The function twoProbeAlgorithmParameters() can be also used to restart an unconstrained calculation after performing a constrained calculation. In the next, a script is shown for a calculation on a two-probe system performing first a constrained and afterwards an unconstrained self-consistent calculation.

from ATK.TwoProbe import *

two_probe_configuration = VNLFile('two_probe_system.vnl').readAtomicConfigurations()['TwoProbe']
electrode_parms = ElectrodeParameters(brillouinZoneIntegrationParameters((1,1,100))

constrained_algorithm = twoProbeAlgorithmParameters(
    electrode_constraint = ElectrodeConstraints.RealSpaceDensity
    )
method = TwoProbeMethod(
    (electrode_parms,electrode_parms),
    algorithm_parameters = constrained_algorithm
    )
scf = method.apply(two_probe_configuration)

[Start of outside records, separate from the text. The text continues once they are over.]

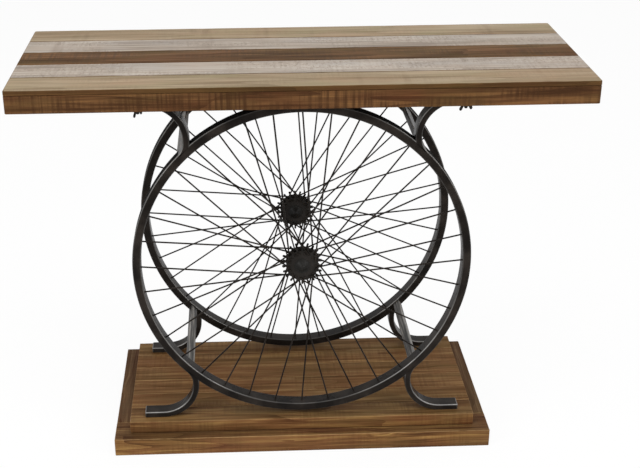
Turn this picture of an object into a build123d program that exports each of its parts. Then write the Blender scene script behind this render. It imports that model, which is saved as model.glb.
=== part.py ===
from build123d import *
import os
from math import atan2, cos, degrees, radians, sin, sqrt

# A rustic console table. Two spoked wheels stand one behind the other on a low timber base.
# Bent flat-bar legs and four crossbars are welded to their rims, and carry a plank top.
# +X runs along the table, +Y from its front to its back, +Z up. The origin is the middle of
# the base's underside. All sizes are in millimetres.

# ---- Wheels
WHEEL_RADIUS = 306.5
WHEEL_SPACING = 247.0
WHEEL_GAP = 9.0
RIM_DEPTH = 13.0
RIM_WIDTH = 25.0

# ---- Hubs
SPROCKET_DIAMETER = 58.0
SPROCKET_THICKNESS = 2.4
SPROCKET_SPACING = 20.0
TOOTH_COUNT = 20
TOOTH_HEIGHT = 8.0
TOOTH_WIDTH = 3.8
TOOTH_TIP_WIDTH = 1.6
BARREL_DIAMETER = 26.0
AXLE_DIAMETER = 10.0
CAP_DIAMETER = 29.0
CAP_HEIGHT = 9.0
CAP_WALL = 3.0
CAP_EDGE = 3.0
HUB_FLATS = 24

# ---- Spokes
SPOKE_COUNT = 36
SPOKE_CROSSINGS = 3
SPOKE_DIAMETER = 2.3
SPOKE_FLATS = 6
SPOKE_HOLE_CIRCLE = 48.4
SPOKE_LIFT = 1.2
SPOKE_SEAT = 0.1

# ---- Legs and crossbars
LEG_X = 201.25
LEG_THICKNESS = 9.5
LEG_BEND_RADIUS = 65.0
FOOT_END_X = 301.0
WELD_RADIUS = 20.0
CROSSBAR_THICKNESS = 9.0
CROSSBAR_WIDTH = 15.0
CROSSBAR_ANGLE = 45.0

# ---- Base
BASE_LENGTH = 718.0
BASE_DEPTH = 346.0
BASE_RAIL_HEIGHT = 36.0
BASE_RAIL_WIDTH = 60.0
BASE_BATTEN_WIDTH = 60.0
PLATFORM_LENGTH = 660.0
PLATFORM_DEPTH = 304.0
PLATFORM_THICKNESS = 25.0
PLATFORM_PLANKS = 6
PLANK_EDGE = 0.8

# ---- Top
TOP_LENGTH = 990.0
TOP_DEPTH = 378.0
TOP_PLANKS = 5
TOP_PLANK_THICKNESS = 9.0
TOP_CORNER_RADIUS = 4.0
APRON_HEIGHT = 31.0
APRON_THICKNESS = 18.0
CLEAT_WIDTH = 66.0

# ---- Fasteners
FIXING_X = 282.0
BOLT_DIAMETER = 6.0
BOLT_HEAD_DIAMETER = 12.0
BOLT_HEAD_HEIGHT = 4.0
BOLT_HEAD_RECESS = 6.0
BOLT_GRIP = 7.0
STUD_DIAMETER = 6.0
STUD_IN_CLEAT = 22.0
STUD_TAIL = 3.0
WASHER_DIAMETER = 14.0
WASHER_THICKNESS = 1.6
NUT_DIAMETER = 12.0
NUT_HEIGHT = 9.0
WING_SPAN = 26.0
WING_DROP = 10.0
WING_WIDTH = 6.0
WING_THICKNESS = 2.6
CLEARANCE = 0.3
ROD_FLATS = 12

# ---- Names of the two sides of everything, with the sign that each has
SIDES = {"left": -1, "right": 1}
LEVELS = {"lower": -1, "upper": 1}
FACES = {"front": -1, "rear": 1}

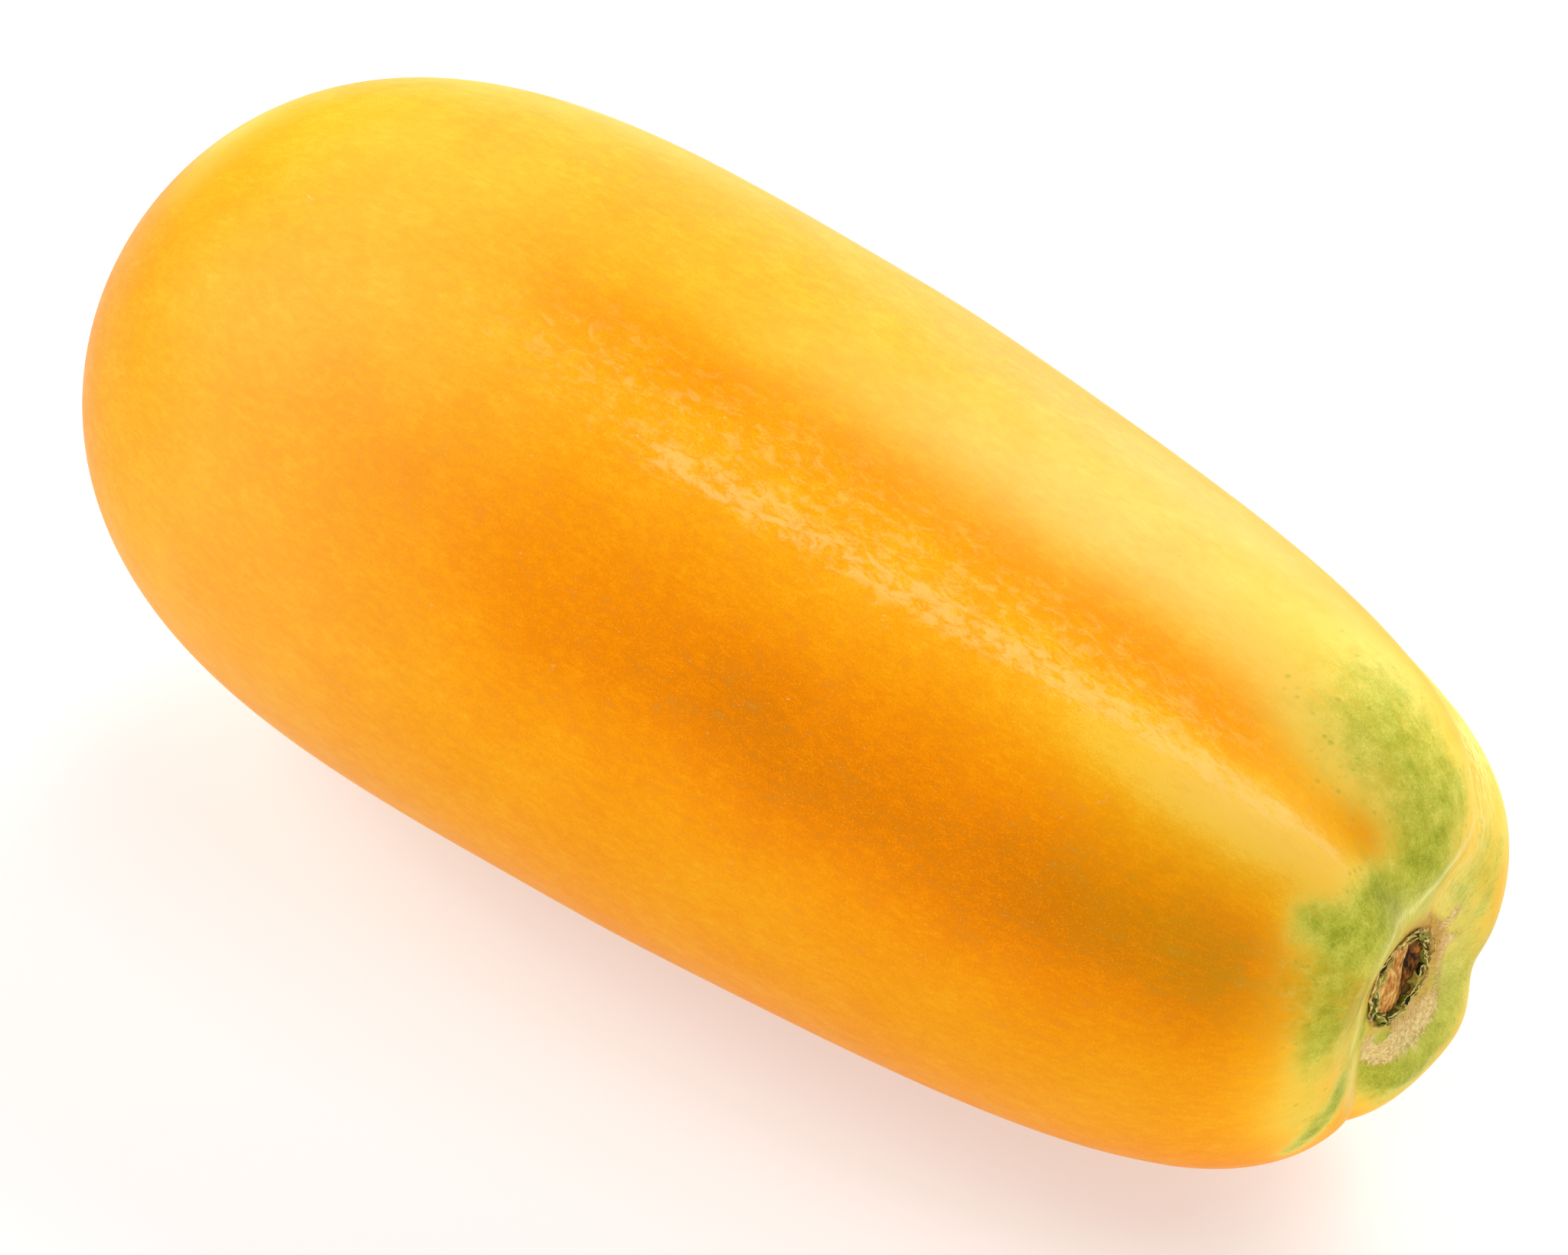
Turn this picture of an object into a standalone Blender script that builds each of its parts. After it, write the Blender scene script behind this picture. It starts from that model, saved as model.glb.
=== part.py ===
"""Papaya: one whole ripe fruit, lying on its side on a small flat spot.

The long axis lies along X with the stem end at +X, and the fruit rests on z = 0.
The skin is one closed body. It is laid out as rings round the long axis: a turned
outline first, then five lobes and the furrows between them, then the hollow that
holds the scar where the stalk came away.
"""

import math
from bisect import bisect_left

import bmesh
import bpy
from mathutils import Matrix, Vector

# Driving dimensions, in metres and degrees.
LENGTH = 0.250              # blossom tip to the shoulders round the stem scar
GIRTH_RADIUS = 0.0555       # radius at mid length, before the flare towards the ends
TAPER = -0.044              # the stem half is slimmer than the blossom half
FLARE = 0.262               # keeps the body full before the ends turn in
BLOSSOM_ROUNDING = (2.64, 0.490)    # the two powers that close the blossom end
STEM_ROUNDING = (1.43, 0.303)       # the two powers that close the stem end
BOW = (-0.0010, -0.0005)    # sideways and downward bow of the long axis
PITCH = 2.5                 # the slim stem end lies lower, so the weight is over the spot
SPOT_DEPTH = 0.0004         # how far the resting spot is flattened into the skin

# Stem end: the scar lies at the bottom of a hollow that the lobes stand round.
SCAR_RADIUS = 0.0078
SCAR_PIT_DEPTH = 0.0018
HOLLOW_RADIUS = 0.0195       # across its narrow way
HOLLOW_STRETCH = 0.0050     # how much farther it reaches the long way
HOLLOW_TURN = 205.0         # angle of its long way
HOLLOW_DEPTH = 0.0050
FURROW_FADE = 0.0110        # furrows run out over this distance from the scar

# Furrows between the lobes: angle round the axis, depth and half width at the stem
# end, where the deepening starts along the body (-1 blossom to 1 stem), depth and half
# width on the body, and how far the furrow swings round as it runs in to the scar.
FURROWS = (
    (37.0, 0.0060, 10.0, 0.00, 0.0011, 14.0, 8.0),
    (102.0, 0.0044, 17.0, -0.20, 0.0018, 20.0, -20.0),
    (160.0, 0.0003, 18.0, 0.30, 0.0002, 20.0, 0.0),
    (254.0, 0.0052, 11.0, 0.35, 0.0004, 18.0, -26.0),
    (328.0, 0.0022, 15.0, 0.35, 0.0004, 18.0, 0.0),
)
SWING_RADIUS = 0.0260       # the swing starts at this distance from the scar's middle
SCAR_WIDENING = 0.9         # how much wider, by angle, a furrow is when it gets there

# Lobes that stand fuller or flatter than the rest: angle, height, half width, start.
LOBES = (
    (308.0, 0.0010, 20.0, 0.50),
    (352.0, -0.0005, 28.0, 0.30),
    (60.0, -0.0010, 14.0, 0.90),
)

# Mesh layout.
SEGMENTS = 72
BODY_RINGS = 34
STEM_RINGS = 22
STEM_REACH = 0.052          # arc length from the stem pole that gets the finer rings
OUTLINE_SAMPLES = 900

SKIN_COLOUR = (0.87, 0.36, 0.02, 1.0)
SKIN_ROUGHNESS = 0.42


def ease(low, high, value):
    """Smooth step from 0 at low to 1 at high."""
    share = min(max((value - low) / (high - low), 0.0), 1.0)
    return share * share * (3.0 - 2.0 * share)


def angle_between(first, second):
    """Signed difference of two angles in degrees, from -180 to 180."""
    return (first - second + 180.0) % 360.0 - 180.0


def outline_point(turn):
    """Axial place and radius of the turned outline, from blossom (0) to stem (pi)."""
    share = -math.cos(turn)
    bend, close = BLOSSOM_ROUNDING if share < 0.0 else STEM_ROUNDING
    end = max(1.0 - abs(share) ** bend, 0.0) ** close
    radius = GIRTH_RADIUS * (1.0 + TAPER * share + FLARE * share * share) * end
    return LENGTH / 2.0 * share, radius


def outline_stations():
    """Ring places along the outline: even by arc length, finer at the stem end.

    Each station is (axial place, radius, outward axial part, outward radial part).
    """
    points = [outline_point(math.pi * i / OUTLINE_SAMPLES) for i in range(OUTLINE_SAMPLES + 1)]
    arcs = [0.0]
    for (x0, r0), (x1, r1) in zip(points, points[1:]):
        arcs.append(arcs[-1] + math.hypot(x1 - x0, r1 - r0))
    split = arcs[-1] - STEM_REACH
    wanted = [split * (i + 1) / BODY_RINGS for i in range(BODY_RINGS)]
    wanted += [split + STEM_REACH * (i + 1) / (STEM_RINGS + 1) for i in range(STEM_RINGS)]
    stations = []
    for arc in wanted:
        upper = bisect_left(arcs, arc)
        (x0, r0), (x1, r1) = points[upper - 1], points[upper]
        share = (arc - arcs[upper - 1]) / (arcs[upper] - arcs[upper - 1])
        chord = math.hypot(x1 - x0, r1 - r0)
        place = (x0 + (x1 - x0) * share, r0 + (r1 - r0) * share)
        stations.append((*place, (r0 - r1) / chord, (x1 - x0) / chord))
    return stations


def relief(share, radius, angle):
    """Height of the real skin above the turned outline, from lobes and furrows."""
    height = 0.0
    nearness = 1.0 - ease(0.0, SWING_RADIUS, radius) if share > 0.0 else 0.0
    for centre, end_depth, end_width, start, body_depth, body_width, swing in FURROWS:
        growth = ease(start, 1.0, share)
        depth = body_depth * ease(-0.9, 0.3, share) + (end_depth - body_depth) * growth
        width = body_width + (end_width - body_width) * growth
        width *= 1.0 + SCAR_WIDENING * nearness
        offset = angle_between(angle, centre + swing * nearness) / width
        height -= depth / (1.0 + offset * offset) ** 1.5
    for centre, lift, width, start in LOBES:
        offset = angle_between(angle, centre) / width
        height += lift * math.exp(-offset * offset) * ease(start, 1.0, share)
    height *= ease(SCAR_RADIUS, SCAR_RADIUS + FURROW_FADE, radius)
    if share > 0.0:
        reach = HOLLOW_RADIUS + HOLLOW_STRETCH * math.cos(math.radians(angle - HOLLOW_TURN)) ** 2
        height -= HOLLOW_DEPTH * (1.0 - ease(0.9 * SCAR_RADIUS, reach, radius))
        height -= SCAR_PIT_DEPTH * (1.0 - ease(0.7 * SCAR_RADIUS, SCAR_RADIUS, radius))
    return height


def skin_point(station, angle):
    """One point of the skin, in the fruit's own axes."""
    x, radius, out_x, out_r = station
    share = x / (LENGTH / 2.0)
    height = relief(share, radius, angle)
    spread = radius + out_r * height
    bow = share * share - 0.4
    turn = math.radians(angle)
    return Vector((
        x + out_x * height,
        spread * math.cos(turn) + BOW[0] * bow,
        spread * math.sin(turn) + BOW[1] * bow,
    ))


def pole_point(end):
    """The blossom tip (-1) or the middle of the stem scar (1)."""
    sunk = HOLLOW_DEPTH + SCAR_PIT_DEPTH if end > 0 else 0.0
    return Vector((end * LENGTH / 2.0 - sunk, BOW[0] * 0.6, BOW[1] * 0.6))


def build_fruit_mesh():
    """Rings of quads closed by a fan at each pole, laid down and flattened at z = 0."""
    bm = bmesh.new()
    blossom = bm.verts.new(pole_point(-1))
    rings = []
    for station in outline_stations():
        ring = [bm.verts.new(skin_point(station, 360.0 * i / SEGMENTS)) for i in range(SEGMENTS)]
        rings.append(ring)
    scar = bm.verts.new(pole_point(1))

    for i in range(SEGMENTS):
        after = (i + 1) % SEGMENTS
        bm.faces.new((blossom, rings[0][after], rings[0][i]))
        bm.faces.new((scar, rings[-1][i], rings[-1][after]))
        for inner, outer in zip(rings, rings[1:]):
            bm.faces.new((inner[i], inner[after], outer[after], outer[i]))

    lay_down(bm)
    bmesh.ops.recalc_face_normals(bm, faces=bm.faces)
    mesh = bpy.data.meshes.new("papaya")
    bm.to_mesh(mesh)
    bm.free()
    return mesh


def lay_down(bm):
    """Pitch the fruit, set it on z = 0 with a flat spot, and centre its box on X and Y."""
    bmesh.ops.rotate(
        bm, verts=bm.verts, cent=(0.0, 0.0, 0.0),
        matrix=Matrix.Rotation(math.radians(PITCH), 3, "Y"),
    )
    lows = [min(v.co[axis] for v in bm.verts) for axis in range(3)]
    highs = [max(v.co[axis] for v in bm.verts) for axis in range(3)]
    shift = Vector((
        -(lows[0] + highs[0]) / 2.0,
        -(lows[1] + highs[1]) / 2.0,
        -lows[2] - SPOT_DEPTH,
    ))
    bmesh.ops.translate(bm, verts=bm.verts, vec=shift)
    for vert in bm.verts:
        vert.co.z = max(vert.co.z, 0.0)


def skin_material():
    """Plain ripe orange skin."""
    material = bpy.data.materials.new("papaya_skin")
    material.use_nodes = True
    shader = material.node_tree.nodes["Principled BSDF"]
    shader.inputs["Base Color"].default_value = SKIN_COLOUR
    shader.inputs["Roughness"].default_value = SKIN_ROUGHNESS
    shader.inputs["Metallic"].default_value = 0.0
    return material


def build_papaya():
    """The whole fruit as one object."""
    mesh = build_fruit_mesh()
    mesh.shade_smooth()
    mesh.materials.append(skin_material())
    fruit = bpy.data.objects.new("papaya", mesh)
    bpy.context.collection.objects.link(fruit)
    return fruit


for old in list(bpy.data.objects):
    bpy.data.objects.remove(old, do_unlink=True)
build_papaya()
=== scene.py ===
"""Looks for the papaya: skin, stalk scar, floor, lights and camera."""

import math
import random

import bpy
import numpy as np
from mathutils import Euler, Matrix, Vector, noise


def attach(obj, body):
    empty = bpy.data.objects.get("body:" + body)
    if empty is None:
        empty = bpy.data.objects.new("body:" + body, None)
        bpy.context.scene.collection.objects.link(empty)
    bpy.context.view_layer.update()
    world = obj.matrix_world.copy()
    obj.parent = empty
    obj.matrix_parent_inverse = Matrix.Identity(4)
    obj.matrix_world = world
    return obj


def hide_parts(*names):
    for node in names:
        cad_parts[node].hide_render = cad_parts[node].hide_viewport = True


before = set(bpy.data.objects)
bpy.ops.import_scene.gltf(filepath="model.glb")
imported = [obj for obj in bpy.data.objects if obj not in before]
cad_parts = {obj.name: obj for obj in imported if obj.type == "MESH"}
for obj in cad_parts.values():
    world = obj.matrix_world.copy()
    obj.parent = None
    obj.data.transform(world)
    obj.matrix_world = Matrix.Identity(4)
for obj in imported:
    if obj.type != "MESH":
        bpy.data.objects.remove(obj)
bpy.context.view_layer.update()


# --- Skin: shape --------------------------------------------------------------------
# The fruit's own skin: thin, waxy and grown in one with the flesh under it. It is a
# welded copy of the fruit solid, refined until the facets are gone. Only the pit under
# the dried stalk scar is reshaped: it is cleared of facets and goes down farther.

PITCH = math.radians(2.5)           # the stem end points down by this much
PIT_RADIUS = 0.0064                 # the pit floor, which the dried scar covers
PIT_INSET = 0.0018                  # width of each of the two rings laid into its floor
PIT_FALL = 0.0024                   # how much farther down the floor goes
PIT_WALL = 0.0016                   # the floor falls away over this distance
TIP_RADIUS = 0.004                  # the fan of triangles at the blossom tip is kept
WELD_DISTANCE = 0.00001
REFINE_LEVELS = 2


def fresh_copy(node, name):
    """A new object with a welded copy of a solid's mesh, alone in the selection."""
    bpy.ops.object.select_all(action="DESELECT")
    piece = bpy.data.objects.new(name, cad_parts[node].data.copy())
    piece.data.name = name
    piece.data.materials.clear()
    bpy.context.collection.objects.link(piece)
    piece.select_set(True)
    bpy.context.view_layer.objects.active = piece
    bpy.ops.object.mode_set(mode="EDIT")
    bpy.ops.mesh.select_all(action="SELECT")
    bpy.ops.mesh.customdata_custom_splitnormals_clear()
    bpy.ops.mesh.remove_doubles(threshold=WELD_DISTANCE)
    bpy.ops.object.mode_set(mode="OBJECT")
    return piece


def pick_faces(piece, wanted):
    """Leaves exactly the faces selected for which wanted(face) is true."""
    bpy.context.view_layer.objects.active = piece
    bpy.ops.object.mode_set(mode="EDIT")
    bpy.ops.mesh.select_mode(type="FACE")
    bpy.ops.mesh.select_all(action="DESELECT")
    bpy.ops.object.mode_set(mode="OBJECT")
    for face in piece.data.polygons:
        face.select = wanted(face)
    bpy.ops.object.mode_set(mode="EDIT")


skin = fresh_copy("papaya", "papaya_skin")

# The fruit's long axis, from the blossom tip to the shoulders round the stem scar.
corners = [v.co for v in skin.data.vertices]
blossom_tip = min(corners, key=lambda co: co.x).copy()
axis = Matrix.Rotation(PITCH, 3, "Y") @ Vector((1.0, 0.0, 0.0))
fruit_length = max((co - blossom_tip).dot(axis) for co in corners)


def along(co):
    """Distance from the blossom tip, measured along the fruit."""
    return (co - blossom_tip).dot(axis)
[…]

new_unconstrained_algorithm = twoProbeAlgorithmParameters(
    electrode_constraint = ElectrodeConstraints.Off
    )
new_method = TwoProbeMethod(
    (electrode_parms,electrode_parms),
    algorithm_parameters = new_unconstrained_algorithm)
new_scf = executeSelfConsistentCalculation(
    atomic_configuration = two_probe_configuration,
    method = newmethod,
    initial_calculation = scf
    )

The next example shows how to perform a self-consistent two-probe calculation which uses as initial guess for the electron density the superposition of atomic electron densities and an unconstrained algorithm.

from ATK.TwoProbe import *

two_probe_configuration = VNLFile('two_probe_system.vnl').readAtomicConfigurations()['TwoProbe']
electrode_parms = ElectrodeParameters(brillouinZoneIntegrationParameters(1,1,100))
...
algorithm_parms = twoProbeAlgorithmParameters(
    electrode_constraint = ElectrodeConstraints.Off,
    initial_density_type = InitialDensityType.NeutralAtom
    )
method = TwoProbeMethod(
    (electrode_parms,electrode_parms),
    algorithm_parameters = algorithm_parms
    )
scf = method.apply(two_probe_configuration)

Notes

  • The variable electrode_constraint can assume only one of the following values:

    • ElectrodeConstraints.Off

      The calculation is performed without constraints on the electrodes.

    • ElectrodeConstraints.RealSpaceDensity

      The real-space density in the electrode region is constrained to be identical to the one of the bulk calculation for the electrodes.

    Further details about the appropriate setting of the variable electrode_constraint for two-probe calculations can be found in the Tips and Tricks appendix of this manual.

  • The variable initial_density_type can assume only one of the following values:

    • InitialDensityType.EquivalentBulk

      The initial density is derived from a self-consistent calculation for the equivalent bulk system of the two-probe system.

    • InitialDensityType.NeutralAtom

      The initial density is obtained as a superposition of the atomic electron densities of the atoms in the two-probe system.

    Further details about the appropriate setting of the variable initial_density_type for two-probe calculations can be found in the Tips and Tricks appendix of this manual.

  • When the variable initial_density_type is set to InitialDensityType.EquivalentBulk, all the basic parameters taken for the self-consistent calculation for the equivalent bulk are the same as the ones chosen for the two-probe calculation, with the following exceptions:

    • Sampling of the Brillouin zone.

      The k-point sampling in the transverse direction is taken as the same used for specifying the electrodes. Along the longitudinal direction only one k-point is used. For example, if the k-point sampling for the electrodes is chosen to be (5,8,40) for the left electrode and (5,8,25) for the right electrode, then, the k-point sampling taken for the equivalent bulk system is (5,8,1).

      Note that both the left and right electrodes must have the same number of k-points in the transversely directions,

    • Eigenstate occupation parameters.

      The electron temperature for the equivalent bulk calculation is taken as the average between the electron temperatures chosen for the left and right electrodes.

    • Electron density parameters: Initial scaled spin.

      If an initial spin configuration for polarized system is given, the initial_scaled_spin configuration for the left and right electrodes is appended to the one specified for the central region.